What is required:
In the entries that follow, count each line containing "this" and state the total, nothing more.

________________

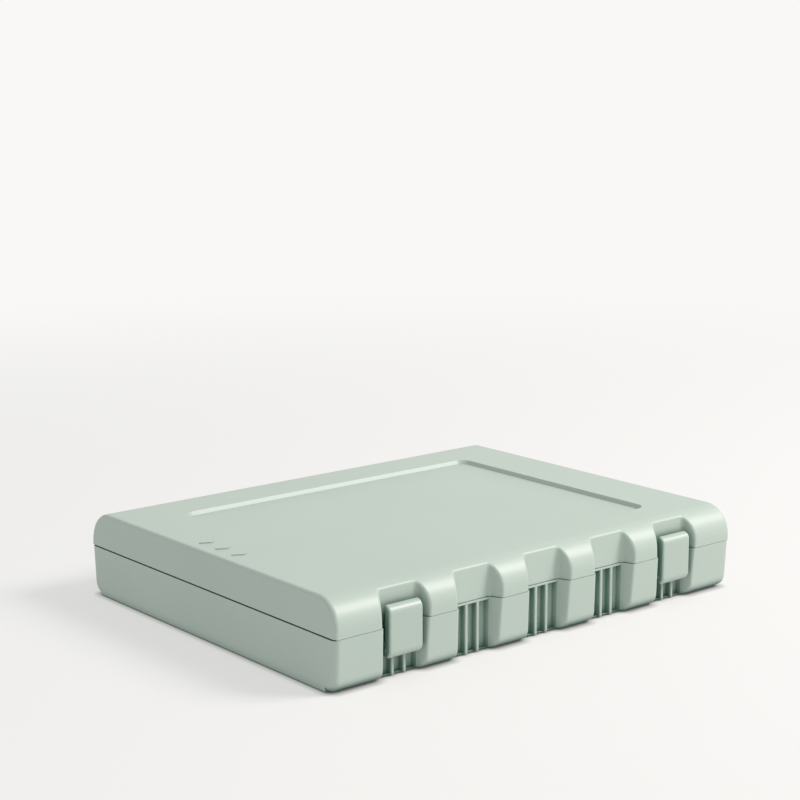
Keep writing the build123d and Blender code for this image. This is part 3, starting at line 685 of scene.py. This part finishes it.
def polished_polystyrene():
    """Glossy white polystyrene with swirled hairline wiping marks."""
    material, tree = new_material("polished_moulded_polystyrene")
    place = add_node(tree, "ShaderNodeTexCoord").outputs["Object"]
    cloud = add_node(tree, "ShaderNodeTexNoise", {"Vector": place, "Scale": 1 / FLOW_SIZE,
                                                  "Detail": 2.0})
    tone = add_node(tree, "ShaderNodeMix", {"Factor": cloud.outputs["Fac"],
                                            6: linear_colour(WELL_WHITE),
                                            7: linear_colour(WELL_SHADE)}, data_type="RGBA")
    wipes = add_node(tree, "ShaderNodeTexNoise", {"Vector": place, "Scale": 1 / WIPE_SIZE,
                                                  "Detail": 5.0, "Distortion": 6.0})
    gloss = add_node(tree, "ShaderNodeMapRange", {"Value": wipes.outputs["Fac"], "From Min": 0.4,
                                                  "From Max": 0.7, "To Min": 0.10, "To Max": 0.24})
    bump = add_node(tree, "ShaderNodeBump", {"Height": wipes.outputs["Fac"], "Strength": 0.05,
                                             "Distance": WIPE_DEPTH})
    close_surface(tree, tone.outputs[2], gloss.outputs[0], bump, {"IOR": POLYSTYRENE_IOR})
    return material


dress(polished_polystyrene(), "well_tray")


# ---------------------------------------------------------------------------
# The brush combs.
# Two combs of softer green polypropylene, glued under the lid. The teeth flex as a brush
# handle clicks in, so the plastic is waxy and shows pale stress marks in places.
# ---------------------------------------------------------------------------

COMB_GREEN = "#7E948A"
COMB_STRESS = "#93A79D"
STRESS_SIZE = 5.0 * MM


def waxy_polypropylene():
    """Waxy green polypropylene with faint pale stress marks."""
    material, tree = new_material("waxy_moulded_polypropylene")
    place = add_node(tree, "ShaderNodeTexCoord").outputs["Object"]
    marks = add_node(tree, "ShaderNodeTexNoise", {"Vector": place, "Scale": 1 / STRESS_SIZE,
                                                  "Detail": 4.0})
    spread = add_node(tree, "ShaderNodeMapRange", {"Value": marks.outputs["Fac"], "From Min": 0.5,
                                                   "From Max": 0.8})
    tone = add_node(tree, "ShaderNodeMix", {"Factor": spread.outputs[0], 6: linear_colour(COMB_GREEN),
                                            7: linear_colour(COMB_STRESS)}, data_type="RGBA")
    grain = add_node(tree, "ShaderNodeTexNoise", {"Vector": place, "Scale": 1 / GRAIN_SIZE,
                                                  "Detail": 1.0})
    gloss = add_node(tree, "ShaderNodeMapRange", {"Value": grain.outputs["Fac"], "To Min": 0.36,
                                                  "To Max": 0.5})
    bump = add_node(tree, "ShaderNodeBump", {"Height": grain.outputs["Fac"], "Strength": 0.1,
                                             "Distance": GRAIN_HEIGHT})
    close_surface(tree, tone.outputs[2], gloss.outputs[0], bump, {"IOR": POLYPROPYLENE_IOR})
    return material


dress(waxy_polypropylene(), "brush_comb_left", "brush_comb_right")
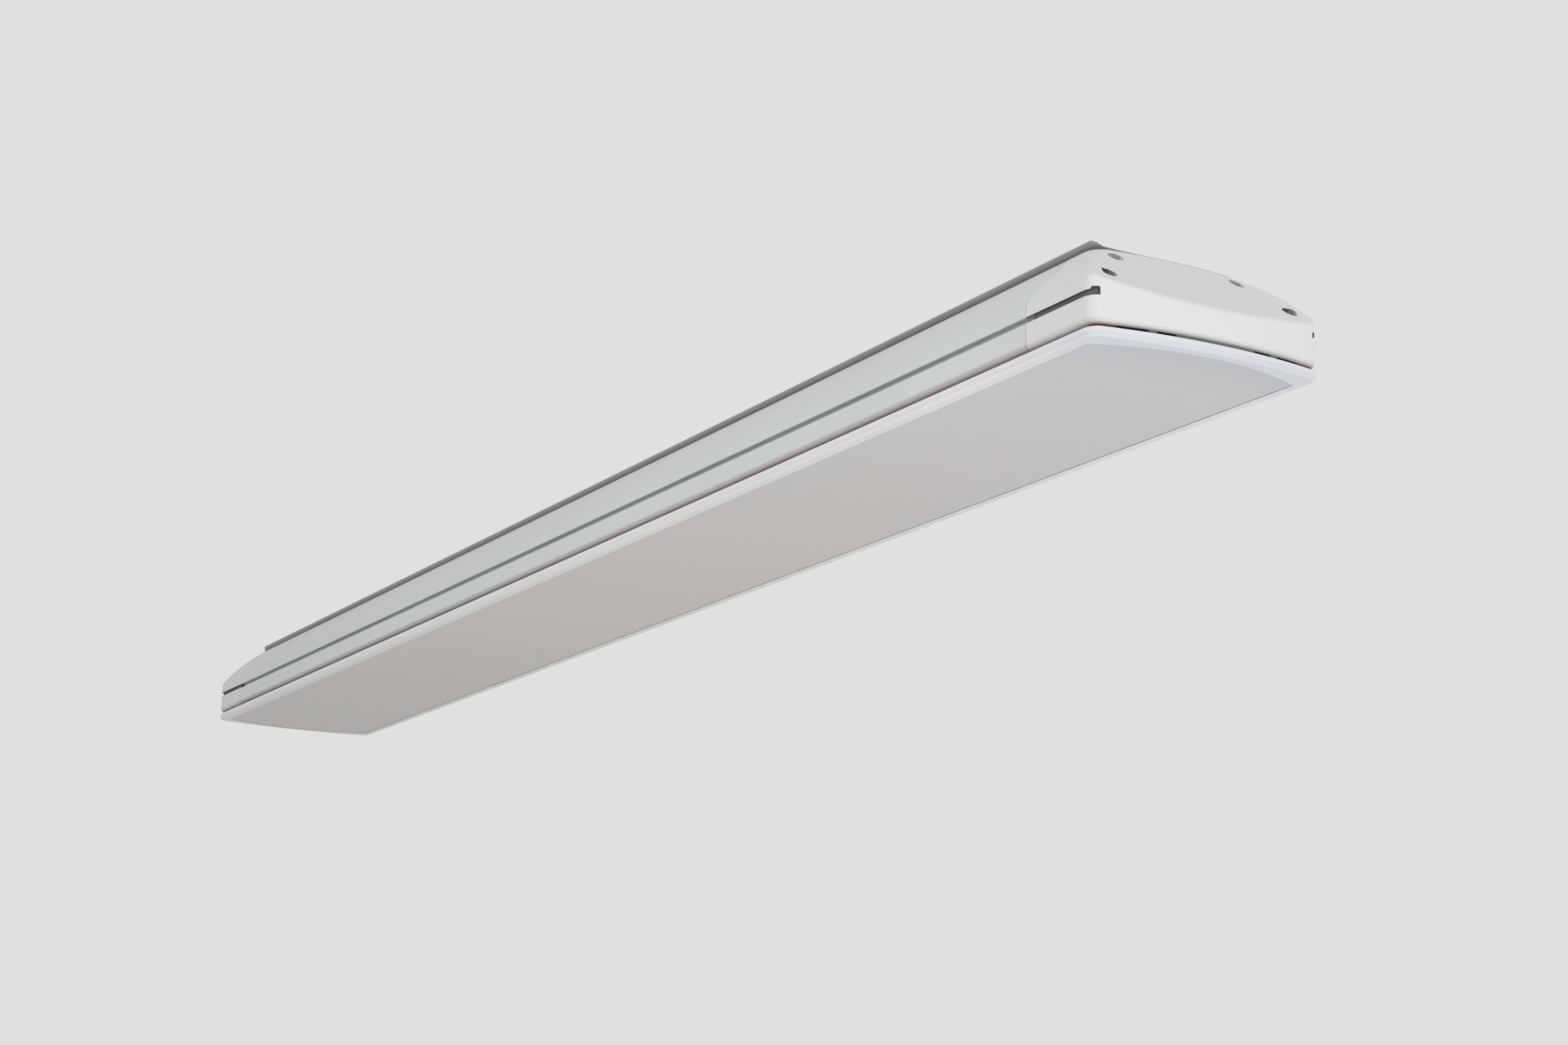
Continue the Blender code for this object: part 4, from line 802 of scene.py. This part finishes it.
def housing_profile():
    """Hat section in (y, z): outside from the top down to the hem, then back inside."""
    back = HALF_WIDTH - GROOVE_DEPTH
    groove_low = HOUSING_BOTTOM + GROOVE_RISE
    groove_high = groove_low + GROOVE_OPENING
    side = HALF_WIDTH - WALL
    drop = WALL * math.hypot(1, FLANK_SLOPE)
    top = HOUSING_TOP - WALL
    lip = HOUSING_BOTTOM + WALL
    lip_edge = HALF_WIDTH - LIP_WIDTH
    half = [
        (HALF_TOP, HOUSING_TOP, FOLD_RADIUS),
        (HALF_WIDTH, SHOULDER, SHOULDER_RADIUS),
        (HALF_WIDTH, groove_high, EDGE),
        (back, groove_high, EDGE),
        (back, groove_low, EDGE),
        (HALF_WIDTH, groove_low, EDGE),
        (HALF_WIDTH, HOUSING_BOTTOM, HEM_RADIUS),
        (lip_edge, HOUSING_BOTTOM, EDGE),
        (lip_edge, lip, EDGE),
        (side, lip, HEM_RADIUS - WALL),
        (side, groove_low - WALL, EDGE),
        (back - WALL, groove_low - WALL, EDGE),
        (back - WALL, groove_high + WALL, EDGE),
        (side, groove_high + WALL, EDGE),
        (side, SHOULDER - drop + WALL * FLANK_SLOPE, SHOULDER_RADIUS - WALL),
        (HALF_TOP + (HOUSING_TOP - drop - top) / FLANK_SLOPE, top, EDGE),
    ]
    y, z, radius = np.array(half).T
    corners = mirrored(np.column_stack((y, z)))
    return rounded(corners, np.concatenate((radius, radius[::-1])))


def make_housing():
    """Folded section from seam to seam, with the wire hole in its top."""
    mesh = extruded("housing_shell", housing_profile(), -SEAM, SEAM)
    shell = add("housing_shell", mesh, "white_paint", "housing")
    low = HOUSING_TOP - 3 * WALL
    cut(shell, drill(TERMINAL_PLACE, 0, low, HOUSING_TOP + WALL, WIRE_HOLE))
    paint(shell, "groove_shade", in_groove)
    paint(shell, "gap_shade", on_lip)
    paint(shell, "seam_shade", at_seam)
    even_shading(shell)


def cap_columns(end):
    """Plan points along a cap's wall, from the near seam round the end to the far seam."""
    start = SEAM + GAP
    return np.vstack(((start, end[0, 1]), end, (start, end[-1, 1])))


def wall_columns(inset):
    """Columns along the foot of a cap's wall, set in by a distance."""
    return cap_columns(set_in(BODY_END, inset))


def top_columns(inset):
    """Columns along the edge of a cap's flat top, set in likewise."""
    return cap_columns(set_in(TOP_END, inset, CAP_EDGE))


def lifted(plan, level):
    """Plan points with one level, or a level each, as their z."""
    return np.column_stack((plan, np.broadcast_to(level, len(plan))))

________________

Task result:
2